A bewildered Mr Cai in his hospital bed soon after his third operation. -- Picture: GUANG MING DAILY
But Mr Cai Shi Cai, 47, was made to wait five hours in the emergency room. And all the while, his right leg was turning black.
When a doctor finally attended to him and realised his condition was serious, he was rushed into surgery. But it was too late.
Mr Cai's right leg had to be amputated, Guang Ming Daily reported.
Mr Cai, a plumber, said he hasn't decided whether to sue the Kuala Lumpur hospital or to demand compensation.
He said his main concern was to highlight his case to the hospital, so that it does not make the same alleged mistake.
Mr Cai, a father of five children aged 10 to 23, said that before he was hospitalised, he was in good health and never suffered from any unusual aches and pains.
He said he was at work as usual and fixing a pipe at about noon on 15 Jun, when his legs suddenly went numb.
'Although it wasn't painful, I couldn't walk,' he said.
Concerned, his colleagues rushed him to the hospital, but left him there alone as they had to get back to work.
Mr Cai said that when he was in the emergency room, a nurse came to see him. But, he claimed, she only used a small mallet to test his reflexes and left him without giving any further instructions.
He said: 'I was just lying there, waiting foolishly for a doctor to come and treat me.
'Then, both my legs started to lose sensation and harden... As I waited and waited, I saw my leg turn black in more and more places.'
Mr Cai said that he reached the hospital at about 2.30pm. But it was only after 7pm - almost five hours later - that a doctor came to see him.
He claimed that the doctor looked at his legs and realised his condition was serious - the arteries in his legs had become blocked, cutting off the blood circulation.

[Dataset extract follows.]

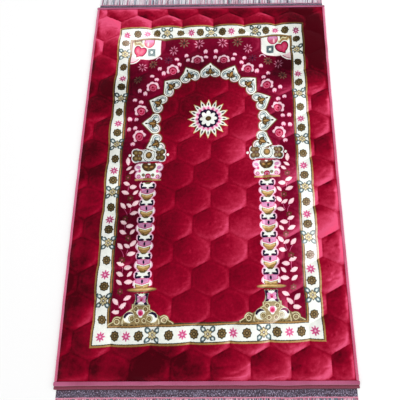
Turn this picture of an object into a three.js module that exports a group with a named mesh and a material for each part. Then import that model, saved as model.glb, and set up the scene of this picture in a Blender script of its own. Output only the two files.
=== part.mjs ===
// A padded prayer rug lying flat. Its pieces are one velvet sheet quilted over wadding in
// stretched hexagons, a folded tape along each side, and at each end a rolled band and a woven
// heading tape with its fringe. Millimetres, +Z up, +Y towards the head end with the arch.

import * as THREE from 'three';
import { mergeGeometries, mergeVertices } from 'three/addons/utils/BufferGeometryUtils.js';

// The rug between its bands, and how it lies: its sides bow a little, its ends run askew.
const rugWidth = 808;
const velvetLength = 1162;
const sideBow = -4;
const endSkew = 7;

// The padded sheet: its thin rim goes into the tapes, and its top climbs a shoulder to the puffs.
const seamTop = 6;
const puffRise = 9;
const rimBottom = 1.5;
const rimTop = 6.5;
const rimInset = 2.5;
const tongue = 7;
const shoulder = 18;

// The quilting: cells stand in staggered rows, and the cloth was cut slightly off its grain.
const cellPitch = 108;
const rowPitch = 76;
const cellCentre = { x: 11, y: -21 };
const grainSkew = 0.021;
const puffSharpness = 3;
const columnsPerCell = 6;
const linesPerRow = 4;
const leastLineGap = 4;

// Tapes are channels round the rim, and keep clear of it.
const clearance = 0.3;
const tapeWall = 1.2;
const stationPitch = 40;

// The side tape's round back, from the floor up to its upper lip.
const sideLip = 9;
const sideTapeBack = [
  { inFromEdge: 1.5, up: 0 },
  { inFromEdge: 0, up: 2 },
  { inFromEdge: 0, up: 5.5 },
  { inFromEdge: 1.8, up: 7.6 },
  { inFromEdge: 5, up: 8.4 },
];

// The end bands: a roll beside the velvet, a stitched groove, then a flat stripe.
const rollTop = 9;
const grooveTop = 4.6;
const stripeTop = 5.6;
const stripeRound = 1;
const grooveSlope = 0.5;

// The heading tapes, and fringe as flat 4-sided strands fused to them.
const yarnThickness = 2;
const headingInset = 6;
const strandsPerEnd = 104;
const strandWidth = { root: 4.4, tip: 3 };
const strandSway = 2.6;
const strandUneven = 4;

// One row for each end: direction along Y, widths of what is sewn there, and fringe length.
const ends = [
  { name: 'near', way: -1, roll: 9, groove: 5.5, stripe: 5.5, heading: 17, fringe: 28, seed: 11 },
  { name: 'far', way: 1, roll: 8, groove: 2.5, stripe: 2.5, heading: 9, fringe: 34, seed: 470 },
];

const velvetEnd = velvetLength / 2;
const cellHalf = cellPitch / 2;
const rowHalf = rowPitch / 2;
const zigzag = rowPitch / 6;

// Where a point of the flat, square rug comes to lie.
function laid(x, y) {
  const along = y / velvetEnd;
  return { x: x + sideBow * (1 - along * along), y: y + endSkew * x / rugWidth };
}

// +1 over the middle of the cells of a row, -1 over their upright sides.
function zigzagAt(x, row) {
  const stagger = (row & 1) * cellHalf;
  const offset = THREE.MathUtils.euclideanModulo(x - cellCentre.x - stagger + cellHalf, cellPitch);
  return 1 - 2 * Math.abs(offset - cellHalf) / cellHalf;
}

function rowCentre(x, row) {
  return cellCentre.y + row * rowPitch + grainSkew * (x - cellCentre.x);
}

// 0 in the middle of the quilted cell that holds the point, 1 on its seams.
function cellEdge(x, y) {
  const nearestRow = Math.round((y - rowCentre(x, 0)) / rowPitch);
  const tip = rowHalf + zigzag;
  let least = 1;
  for (const row of [nearestRow - 1, nearestRow, nearestRow + 1]) {
    const across = (1 - zigzagAt(x, row)) / 2;
    const slant = (Math.abs(y - rowCentre(x, row)) + across * 2 * zigzag) / tip;
    least = Math.min(least, Math.max(across, slant));
  }
  return least;
}

function topHeight(x, y) {
  const toSide = rugWidth / 2 - sideLip - Math.abs(x);
  const toEnd = velvetEnd - Math.abs(y);
  const climb = THREE.MathUtils.clamp(Math.min(toSide, toEnd) / shoulder, 0, 1);
  const share = 1 - (1 - climb) ** 2;
  const puff = 1 - cellEdge(x, y) ** puffSharpness;
  return rimTop + (seamTop + puffRise * puff - rimTop) * share;
}

function bare(geometry) {
  geometry.deleteAttribute('uv');
  geometry.deleteAttribute('normal');
  return geometry;
}

// A flat grid whose points are moved to those of the table: rows of points, farthest row first.
function drapedGrid(rows) {
  const grid = new THREE.PlaneGeometry(1, 1, rows[0].length - 1, rows.length - 1);
  const position = grid.getAttribute('position');
  rows.flat().forEach((point, index) => position.setXYZ(index, point.x, point.y, point.z));
  return bare(grid);
}

// A level face from the origin out to a closed loop of points.
function flatFan(loop) {
  const fan = new THREE.CircleGeometry(1, loop.length - 1);
  const position = fan.getAttribute('position');
  loop.forEach((point, index) => position.setXYZ(index + 1, point.x, point.y, point.z));
  return bare(fan);
}

function turnedOver(geometry) {
  const index = geometry.getIndex();
  for (let corner = 0; corner < index.count; corner += 3) {
    const first = index.getX(corner);
    index.setX(corner, index.getX(corner + 1));
    index.setX(corner + 1, first);
  }
  return geometry;
}

// Columns of the sheet's grid fall on the upright seams, with a few more at the rim.
function columnPlaces() {
  const rimEdge = rugWidth / 2 - rimInset;
  const lipEdge = rugWidth / 2 - sideLip;
  const shoulderMid = lipEdge - shoulder / 2;
  const innermost = shoulderMid - shoulder / 3;
  const step = cellPitch / columnsPerCell;
  const first = Math.ceil((-innermost - cellCentre.x) / step);
  const last = Math.floor((innermost - cellCentre.x) / step);
  const inner = [];
  for (let column = first; column <= last; column++) inner.push(cellCentre.x + column * step);
  return [-rimEdge, -lipEdge, -shoulderMid, ...inner, shoulderMid, lipEdge, rimEdge];
}

// Lines across a column follow the zigzag seams from one end of the rug past the other.
function seamLines(x) {
  const rowsOut = Math.ceil(velvetEnd / rowPitch) + 1;
  const lines = [];
  for (let line = -rowsOut * linesPerRow; line <= rowsOut * linesPerRow; line++) {
    const row = Math.floor(line / linesPerRow + 0.5);
    const share = 2 * (line / linesPerRow - row);
    lines.push(rowCentre(x, row) + share * (rowHalf + zigzag * zigzagAt(x, row)));
  }
  return lines;
}

// The sheet's top as rows of points. Lines crowd together where an end cuts a row of cells short.
function quiltedTop() {
  const rimEdge = velvetEnd + tongue;
  const shoulderMid = velvetEnd - shoulder / 2;
  const places = columnPlaces();
  const columns = places.map(seamLines);
  const reachesIn = (line) =>
    columns.some((lines) => lines[line] > -shoulderMid) &&
    columns.some((lines) => lines[line] < shoulderMid);
  const used = [...columns[0].keys()].filter(reachesIn);
  const points = places.map((x, column) => {
    const inner = used.map((line, order) => {
      const lowest = -shoulderMid + leastLineGap * (order + 1);
      const highest = shoulderMid - leastLineGap * (used.length - order);
      return THREE.MathUtils.clamp(columns[column][line], lowest, highest);
    });
    const ys = [-rimEdge, -velvetEnd, -shoulderMid, ...inner, shoulderMid, velvetEnd, rimEdge];
    return ys.map((y) => ({ ...laid(x, y), z: topHeight(x, y) }));
  });
  const rows = points[0].map((_, line) => points.map((column) => column[line]));
  return rows.reverse();
}

// The sheet's edge, anticlockwise from above and set at one height. Drawn in, it clears the
// lower lips of the tapes.
function rimLoop(rows, z, isDrawnIn) {
  const near = rows[rows.length - 1];
  const far = rows[0];
  const right = rows.map((row) => row[row.length - 1]).reverse();
  const left = rows.map((row) => row[0]);
  const loop = [...near.slice(0, -1), ...right.slice(0, -1), ...far.slice(1).reverse(), ...left];
  const insetX = isDrawnIn ? sideLip - rimInset + clearance : 0;
  const insetY = isDrawnIn ? tongue + clearance : 0;
  const scaleX = 1 - insetX / (rugWidth / 2 - rimInset);
  const scaleY = 1 - insetY / (velvetEnd + tongue);
  return loop.map((point) => ({ x: point.x * scaleX, y: point.y * scaleY, z }));
}

function quiltedSheet() {
  const top = quiltedTop();
  const soleEdge = rimLoop(top, 0, true);
  const rim = drapedGrid([
    rimLoop(top, rimTop, false),
    rimLoop(top, rimBottom, false),
    rimLoop(top, rimBottom, true),
    soleEdge,
  ]);
  return mergeVertices(mergeGeometries([drapedGrid(top), rim, turnedOver(flatFan(soleEdge))]));
}

// A section given as points is drawn along the rug, and each point goes where it lies.
function drawnOut(section, length, toPlace) {
  const shape = new THREE.Shape(section.map(([across, up]) => new THREE.Vector2(across, up)));
  const steps = Math.ceil(length / stationPitch);
  const settings = { depth: length, steps, bevelEnabled: false };
  const solid = bare(new THREE.ExtrudeGeometry(shape, settings));
  const position = solid.getAttribute('position');
  for (let at = 0; at < position.count; at++) {
    const flat = toPlace(position.getX(at), position.getZ(at) - length / 2);
    const spot = laid(flat.x, flat.y);
    position.setXYZ(at, spot.x, spot.y, position.getY(at));
  }
  return mergeVertices(solid);
}

// Channel section of the side tape, from its under lip round the back to its upper lip.
function sideTape(side) {
  const edge = rugWidth / 2;
  const lip = edge - sideLip;
  const web = edge - rimInset + clearance;
  const ceiling = rimTop + clearance;
  const section = [
    [lip, 0],
    ...sideTapeBack.map(({ inFromEdge, up }) => [edge - inFromEdge, up]),
    [lip, ceiling + tapeWall],
    [lip, ceiling],
    [web, ceiling],
    [web, tapeWall],
    [lip, tapeWall],
  ];
  const placed = section.map(([across, up]) => [side * across, up]);
  const length = velvetLength - 2 * clearance;
  return drawnOut(placed, length, (across, along) => ({ x: across, y: -along }));
}

// Section of an end band, measured out from the edge of the velvet: two lips hold the rim, and
// the doubled tape beyond them carries the groove and the stripe.
function endBand({ way, roll, groove, stripe }) {
  const slot = tongue + clearance;
  const ceiling = rimTop + clearance;
  const stripeStart = roll + groove;
  const outside = stripeStart + stripe;
  const section = [
    [0, 0],
    [outside, 0],
    [outside, stripeTop - stripeRound],
    [outside - stripeRound, stripeTop],
    [stripeStart + grooveSlope, stripeTop],
    [stripeStart - grooveSlope, grooveTop],
    [roll + grooveSlope, grooveTop],
    [roll, ceiling],
    [roll * 3 / 4, (ceiling + 3 * rollTop) / 4],
    [roll / 2, rollTop],
    [0, ceiling + tapeWall],
    [0, ceiling],
    [slot, ceiling],
    [slot, tapeWall],
    [0, tapeWall],
  ];
  const placed = section.map(([out, up]) => [way * (velvetEnd + out), up]);
  return drawnOut(placed, rugWidth, (along, across) => ({ x: across, y: along }));
}

// A heading tape and its strands, fused at their roots and lying level on the floor.
function fringe({ way, roll, groove, stripe, heading, fringe: reach, seed }) {
  const inner = velvetEnd + roll + groove + stripe + clearance;
  const root = inner + heading;
  const halfWidth = rugWidth / 2 - headingInset;
  const pitch = (2 * halfWidth - strandWidth.root) / (strandsPerEnd - 1);
  const spot = (x, out) => ({ ...laid(x, way * out), z: yarnThickness });
  const innerRow = [];
  const rootRow = [];
  const teeth = [];
  const strands = [];
  for (let strand = 0; strand < strandsPerEnd; strand++) {
    const left = -halfWidth + pitch * strand;
    const right = left + strandWidth.root;
    const sway = strandSway * (THREE.MathUtils.seededRandom(seed + 2 * strand) - 0.5);
    const tip = (left + right) / 2 + sway;
    const end = root + reach - strandUneven * THREE.MathUtils.seededRandom(seed + 2 * strand + 1);
    const tips = [spot(tip - strandWidth.tip / 2, end), spot(tip + strandWidth.tip / 2, end)];
    const roots = [spot(left, root), spot(right, root)];
    innerRow.push(spot(left, inner), spot(right, inner));
    rootRow.push(...roots);
    teeth.push(roots[0], ...tips, roots[1]);
    strands.push([tips, roots]);
  }
  const farthestFirst = (rows) => (way > 0 ? rows : rows.toReversed());
  const atFloor = (point) => ({ ...point, z: 0 });
  const tables = [[rootRow, innerRow], ...strands].map(farthestFirst);
  const edge = way > 0 ? [...innerRow, ...teeth.toReversed()] : [...teeth, ...innerRow.toReversed()];
  edge.push(edge[0]);
  const faces = tables.map((rows) => drapedGrid(rows));
  const soles = tables.map((rows) => turnedOver(drapedGrid(rows.map((row) => row.map(atFloor)))));
  const wall = drapedGrid([edge, edge.map(atFloor)]);
  return mergeVertices(mergeGeometries([...faces, ...soles, wall]));
}

function piece(name, geometry, finish) {
  const mesh = new THREE.Mesh(geometry, new THREE.MeshStandardMaterial(finish));
  mesh.name = name;
  return mesh;
}

const velvetFinish = { color: '#8e0f31', roughness: 0.9, metalness: 0 };
const tapeFinish = { color: '#c9628f', roughness: 0.7, metalness: 0 };
const yarnFinish = { color: '#8c8494', roughness: 0.85, metalness: 0 };

const rug = new THREE.Group();
rug.add(piece('quilted_velvet', quiltedSheet(), velvetFinish));
rug.add(piece('side_tape_left', sideTape(-1), tapeFinish));
rug.add(piece('side_tape_right', sideTape(1), tapeFinish));
for (const end of ends) {
  rug.add(piece(`end_band_${end.name}`, endBand(end), tapeFinish));
  rug.add(piece(`fringe_${end.name}`, fringe(end), yarnFinish));
}

// The origin is under the middle of the whole rug, on the floor.
const whole = new THREE.Box3().setFromObject(rug);
const middle = whole.getCenter(new THREE.Vector3());
rug.position.set(-middle.x, -middle.y, -whole.min.z);

export default rug;
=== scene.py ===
import math
import random

import bpy
from mathutils import Matrix, Vector, noise


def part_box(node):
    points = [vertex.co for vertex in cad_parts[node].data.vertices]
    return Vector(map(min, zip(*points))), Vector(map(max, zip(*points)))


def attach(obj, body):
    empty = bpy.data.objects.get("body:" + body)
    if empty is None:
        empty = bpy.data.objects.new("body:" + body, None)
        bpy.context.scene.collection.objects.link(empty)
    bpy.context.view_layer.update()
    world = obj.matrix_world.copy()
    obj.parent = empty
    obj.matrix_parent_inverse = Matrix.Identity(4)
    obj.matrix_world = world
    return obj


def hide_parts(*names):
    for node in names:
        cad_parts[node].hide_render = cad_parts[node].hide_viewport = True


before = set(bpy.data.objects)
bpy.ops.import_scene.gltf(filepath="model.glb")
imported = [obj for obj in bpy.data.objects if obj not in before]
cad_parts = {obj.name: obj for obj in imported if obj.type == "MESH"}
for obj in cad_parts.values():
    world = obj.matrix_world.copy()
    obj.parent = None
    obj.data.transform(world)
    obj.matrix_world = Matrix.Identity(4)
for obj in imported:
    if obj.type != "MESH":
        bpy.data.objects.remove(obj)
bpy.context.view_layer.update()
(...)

Mr Cai was rushed into surgery at about 9pm, where blood was drained from his legs.
But the next day, when the doctor checked on him again, he said that Mr Cai's right leg had already turned gangrenous and that it had to be amputated.
At first, doctors tried to save part of Mr Cai's leg, amputating only his right calf.
But his condition was found to be too severe, and he underwent surgery for the third time to amputate the rest of his right leg.
He said: 'Later, a doctor told me, that if I had been treated earlier, they wouldn't have had to amputate my leg. But he didn't admit that the hospital was negligent.'
Mr Cai is now learning to walk on crutches.
He said that now that he is crippled, he can no longer work as a plumber.
His wife has given up her hawker stall to look after him full-time.
The family of seven now depend on his eldest son's earnings.
A hospital spokesman told Guang Ming Daily that when the hospital receives a complaint from the family, it will launch an investigation.